WHAT IS REQUIRED>
Extract, without alteration, each line from the start of the listing to the line bearing "grows towards +X.".

MATERIAL>
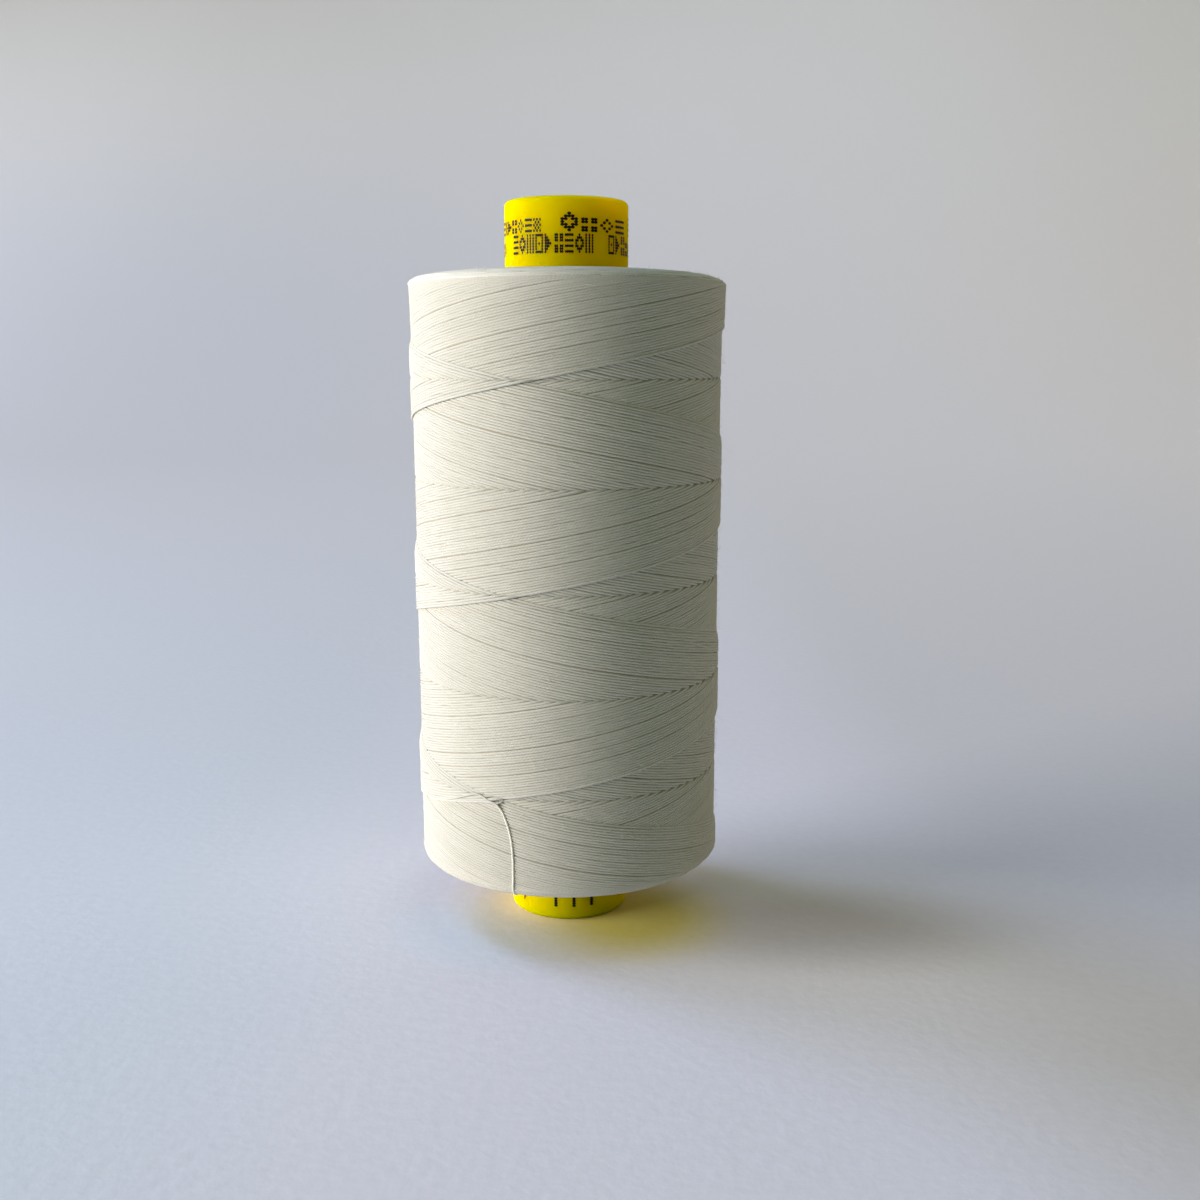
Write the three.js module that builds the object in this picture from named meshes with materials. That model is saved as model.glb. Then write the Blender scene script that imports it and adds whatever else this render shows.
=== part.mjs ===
// A spool of sewing thread: a plastic tube, the thread cross-wound on it, and the thread's loose end.
// Millimetres, +Z up. The origin is the centre of the tube's foot, and -Y is the side with the loose end.
// An azimuth is in turns from -Y, and grows towards +X.

import * as THREE from "three";

// The tube, which slides over a spool pin
const TUBE_LENGTH = 88;
const TUBE_RADIUS = 7.4;
const TUBE_WALL = 1.4;
const TUBE_RIM_ROUNDING = 0.6;
const TUBE_SIDES = 64;
const TUBE_ROUNDING_STEPS = 3;

// The wound body, from the bare foot of the tube to its bare head
const FOOT_HEIGHT = 7.6;
const WOUND_LENGTH = 71.8;
const WOUND_RADIUS = 18.7;
const TOP_FLARE = 0.28;
const TOP_FLARE_REACH = 6;
const TOP_SHOULDER = { width: 4.5, height: 1.08 };
const FOOT_SHOULDER = { width: 1.8, height: 0.9 };
const PIECE_GAP = 0.3;

// The cross-wound pattern: the thread turns three times on its way up and three on its way down
const STROKE_TURNS = 3;
const THREAD_STEP = 0.28;
const FOOT_CROSSING_AZIMUTH = 150 / 360;
const PATTERN_LEAN = 0.25 / 360;
const RING_GROOVE = 0.1;
const RING_GROOVE_WIDTH = 0.4;

// How finely the wound body is divided
const COLUMNS = 40;
const ROWS_IN_A_BAND = 12;
const SHOULDER_ROWS = 3;
const BORE_COLUMNS = 64;

// The loose end, lying along the last turn, caught at its crossing and tucked under the foot
const LOOSE_DIAMETER = 0.3;
const LOOSE_SIDES = 8;
const LOOSE_STEPS = 56;
const LYING_STEP = 0.08;
const LAST_TURN = [
  { azimuth: -76, height: 15.95 },
  { azimuth: -68, height: 16.4 },
  { azimuth: -60, height: 16.9 },
  { azimuth: -52, height: 17.45 },
  { azimuth: -44, height: 18.0 },
  { azimuth: -37, height: 18.45 },
  { azimuth: -31.5, height: 18.8 },
  { azimuth: -27.6, height: 18.95 },
  { azimuth: -25.2, height: 18.8 },
];
const HANGING_DOWN = [
  { azimuth: -23.2, height: 18.05 },
  { azimuth: -21.5, height: 16.9 },
  { azimuth: -20.2, height: 15.6 },
  { azimuth: -19.4, height: 14.2 },
  { azimuth: -19.0, height: 12.7 },
  { azimuth: -18.9, height: 11.1 },
  { azimuth: -18.9, height: 9.7 },
];
const TUCK_AZIMUTH = -19;
const TUCKED_UNDER = [
  { radius: 19.2, height: 8.4 },
  { radius: 18.7, height: 7.55 },
  { radius: 17.5, height: 7.12 },
  { radius: 15.2, height: 7.08 },
  { radius: 12.7, height: 7.1 },
  { radius: 10.2, height: 7.08 },
  { radius: 7.8, height: 7.1 },
];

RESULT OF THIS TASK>
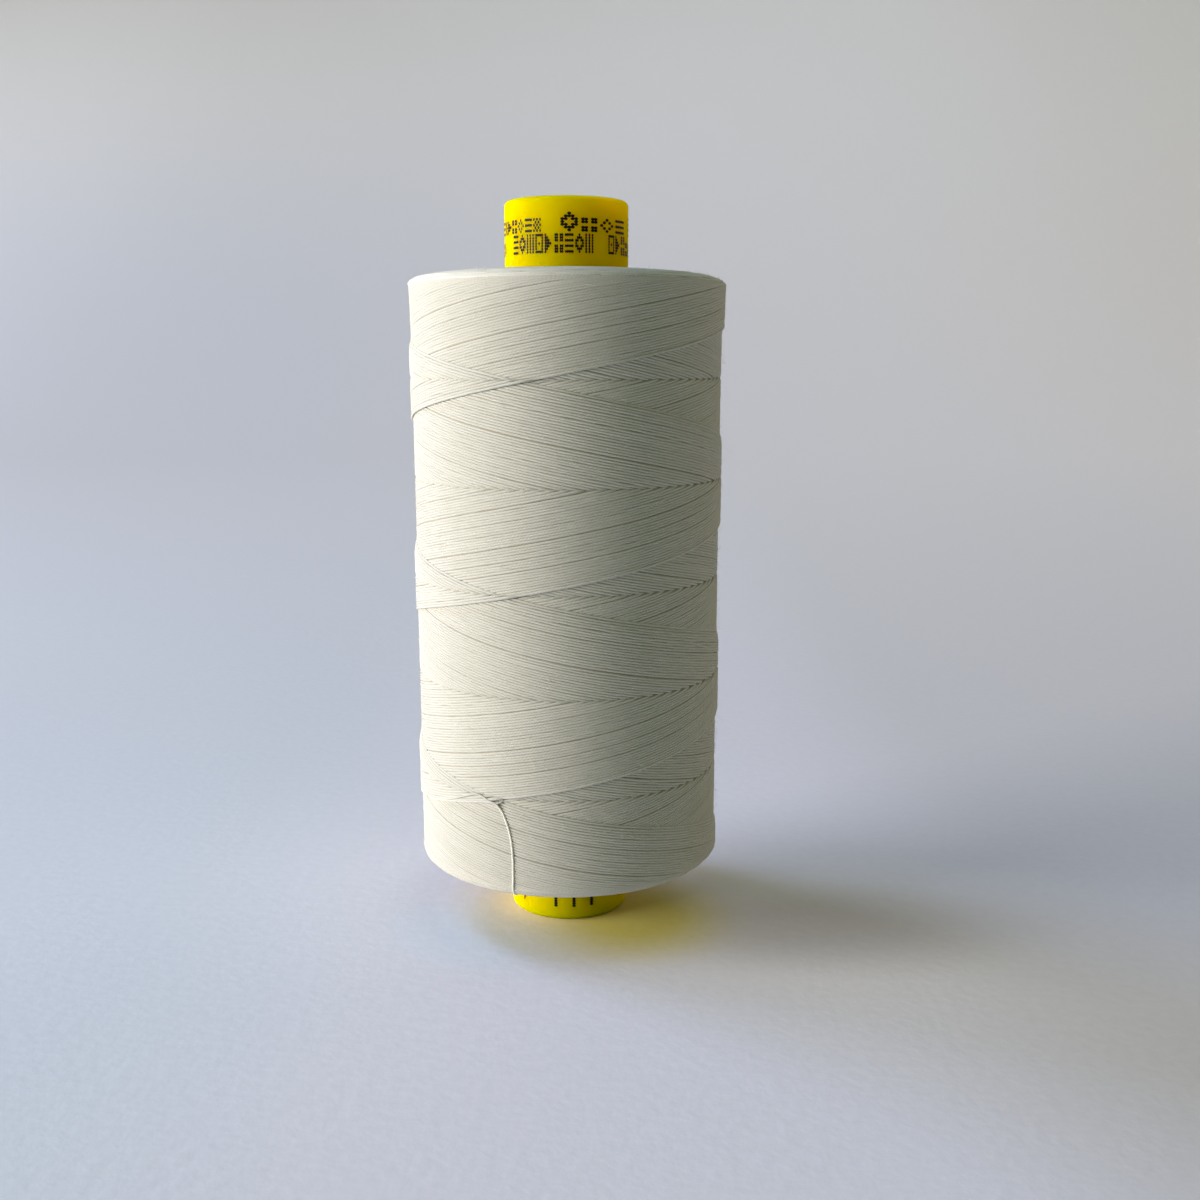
Write the three.js module that builds the object in this picture from named meshes with materials. That model is saved as model.glb. Then write the Blender scene script that imports it and adds whatever else this render shows.
=== part.mjs ===
// A spool of sewing thread: a plastic tube, the thread cross-wound on it, and the thread's loose end.
// Millimetres, +Z up. The origin is the centre of the tube's foot, and -Y is the side with the loose end.
// An azimuth is in turns from -Y, and grows towards +X.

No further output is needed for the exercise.